▸ GIVEN INSTRUCTION: In the listing below, locate the line containing "doc.recompute()" and the line containing "if obj.type not". Output both of them and every line between, exactly as written, and nothing more.

▸ DATA SECTION:
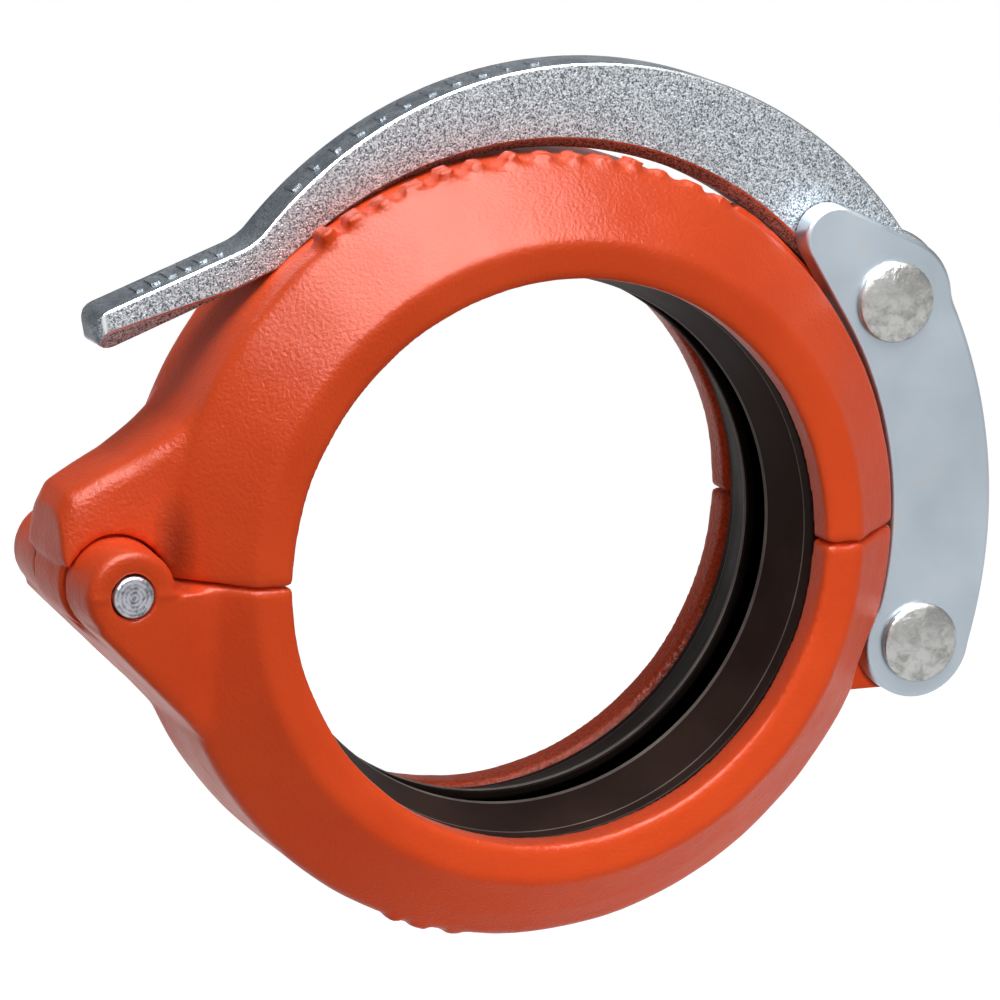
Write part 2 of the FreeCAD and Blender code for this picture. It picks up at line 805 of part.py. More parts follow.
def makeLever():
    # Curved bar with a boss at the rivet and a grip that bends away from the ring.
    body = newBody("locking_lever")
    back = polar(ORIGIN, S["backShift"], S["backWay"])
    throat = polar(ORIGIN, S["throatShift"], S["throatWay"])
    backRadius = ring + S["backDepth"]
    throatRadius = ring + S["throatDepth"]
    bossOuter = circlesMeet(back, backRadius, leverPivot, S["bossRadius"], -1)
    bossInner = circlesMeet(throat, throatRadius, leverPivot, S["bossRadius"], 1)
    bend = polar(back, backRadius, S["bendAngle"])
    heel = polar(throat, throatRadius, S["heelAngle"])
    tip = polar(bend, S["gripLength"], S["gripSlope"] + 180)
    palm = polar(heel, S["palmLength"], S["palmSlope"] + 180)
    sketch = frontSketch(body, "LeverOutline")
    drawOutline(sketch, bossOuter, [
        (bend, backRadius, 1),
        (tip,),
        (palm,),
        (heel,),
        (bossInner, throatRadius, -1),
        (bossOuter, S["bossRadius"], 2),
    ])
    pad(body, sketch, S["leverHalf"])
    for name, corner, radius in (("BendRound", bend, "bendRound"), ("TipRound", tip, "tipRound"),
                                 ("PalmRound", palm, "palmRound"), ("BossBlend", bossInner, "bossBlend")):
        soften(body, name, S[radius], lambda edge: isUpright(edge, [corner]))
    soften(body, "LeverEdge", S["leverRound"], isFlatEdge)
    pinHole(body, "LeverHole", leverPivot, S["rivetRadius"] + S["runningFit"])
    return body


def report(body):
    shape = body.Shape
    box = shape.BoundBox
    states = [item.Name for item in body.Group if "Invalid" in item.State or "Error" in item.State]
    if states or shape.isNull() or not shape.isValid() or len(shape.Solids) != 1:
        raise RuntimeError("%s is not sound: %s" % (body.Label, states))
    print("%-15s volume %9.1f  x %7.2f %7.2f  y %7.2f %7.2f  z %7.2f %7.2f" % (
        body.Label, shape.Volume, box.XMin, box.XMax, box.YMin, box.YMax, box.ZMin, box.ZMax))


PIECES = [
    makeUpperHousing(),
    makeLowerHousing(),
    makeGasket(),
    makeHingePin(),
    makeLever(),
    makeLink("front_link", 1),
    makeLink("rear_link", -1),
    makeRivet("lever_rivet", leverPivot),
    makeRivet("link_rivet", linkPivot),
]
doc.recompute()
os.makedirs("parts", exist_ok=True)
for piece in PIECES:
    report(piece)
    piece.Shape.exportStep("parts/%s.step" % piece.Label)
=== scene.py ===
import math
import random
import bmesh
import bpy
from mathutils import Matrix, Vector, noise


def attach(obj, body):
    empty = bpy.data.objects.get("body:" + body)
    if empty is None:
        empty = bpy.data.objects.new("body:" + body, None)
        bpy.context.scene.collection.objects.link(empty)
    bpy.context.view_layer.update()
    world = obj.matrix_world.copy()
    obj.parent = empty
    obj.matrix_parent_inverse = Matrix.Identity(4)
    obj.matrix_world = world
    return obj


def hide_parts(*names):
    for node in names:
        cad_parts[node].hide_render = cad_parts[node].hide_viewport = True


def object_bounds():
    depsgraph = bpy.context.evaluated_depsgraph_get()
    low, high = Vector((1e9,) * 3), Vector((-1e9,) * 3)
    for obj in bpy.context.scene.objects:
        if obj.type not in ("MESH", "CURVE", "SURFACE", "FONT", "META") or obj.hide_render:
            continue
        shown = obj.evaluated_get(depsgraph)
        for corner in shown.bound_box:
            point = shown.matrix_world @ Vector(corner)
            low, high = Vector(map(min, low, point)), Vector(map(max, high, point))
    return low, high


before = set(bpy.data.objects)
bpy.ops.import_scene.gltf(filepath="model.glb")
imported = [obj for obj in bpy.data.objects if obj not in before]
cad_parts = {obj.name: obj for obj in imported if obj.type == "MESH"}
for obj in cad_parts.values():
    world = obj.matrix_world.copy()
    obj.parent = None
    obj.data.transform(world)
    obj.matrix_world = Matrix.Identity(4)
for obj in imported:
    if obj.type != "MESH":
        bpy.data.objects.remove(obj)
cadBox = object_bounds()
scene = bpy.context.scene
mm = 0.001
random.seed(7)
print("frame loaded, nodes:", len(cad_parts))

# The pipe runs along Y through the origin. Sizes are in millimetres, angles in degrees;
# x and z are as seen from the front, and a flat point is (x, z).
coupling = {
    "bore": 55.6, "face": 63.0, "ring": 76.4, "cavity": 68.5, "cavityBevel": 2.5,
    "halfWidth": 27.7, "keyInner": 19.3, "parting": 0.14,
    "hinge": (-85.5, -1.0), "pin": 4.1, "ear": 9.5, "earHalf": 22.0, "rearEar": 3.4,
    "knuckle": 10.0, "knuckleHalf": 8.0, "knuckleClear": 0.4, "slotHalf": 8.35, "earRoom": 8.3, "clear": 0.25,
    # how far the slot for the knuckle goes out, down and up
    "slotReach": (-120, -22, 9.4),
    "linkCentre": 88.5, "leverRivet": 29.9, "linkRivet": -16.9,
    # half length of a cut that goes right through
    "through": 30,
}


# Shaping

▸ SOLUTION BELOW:
doc.recompute()
os.makedirs("parts", exist_ok=True)
for piece in PIECES:
    report(piece)
    piece.Shape.exportStep("parts/%s.step" % piece.Label)
=== scene.py ===
import math
import random
import bmesh
import bpy
from mathutils import Matrix, Vector, noise


def attach(obj, body):
    empty = bpy.data.objects.get("body:" + body)
    if empty is None:
        empty = bpy.data.objects.new("body:" + body, None)
        bpy.context.scene.collection.objects.link(empty)
    bpy.context.view_layer.update()
    world = obj.matrix_world.copy()
    obj.parent = empty
    obj.matrix_parent_inverse = Matrix.Identity(4)
    obj.matrix_world = world
    return obj


def hide_parts(*names):
    for node in names:
        cad_parts[node].hide_render = cad_parts[node].hide_viewport = True


def object_bounds():
    depsgraph = bpy.context.evaluated_depsgraph_get()
    low, high = Vector((1e9,) * 3), Vector((-1e9,) * 3)
    for obj in bpy.context.scene.objects:
        if obj.type not in ("MESH", "CURVE", "SURFACE", "FONT", "META") or obj.hide_render:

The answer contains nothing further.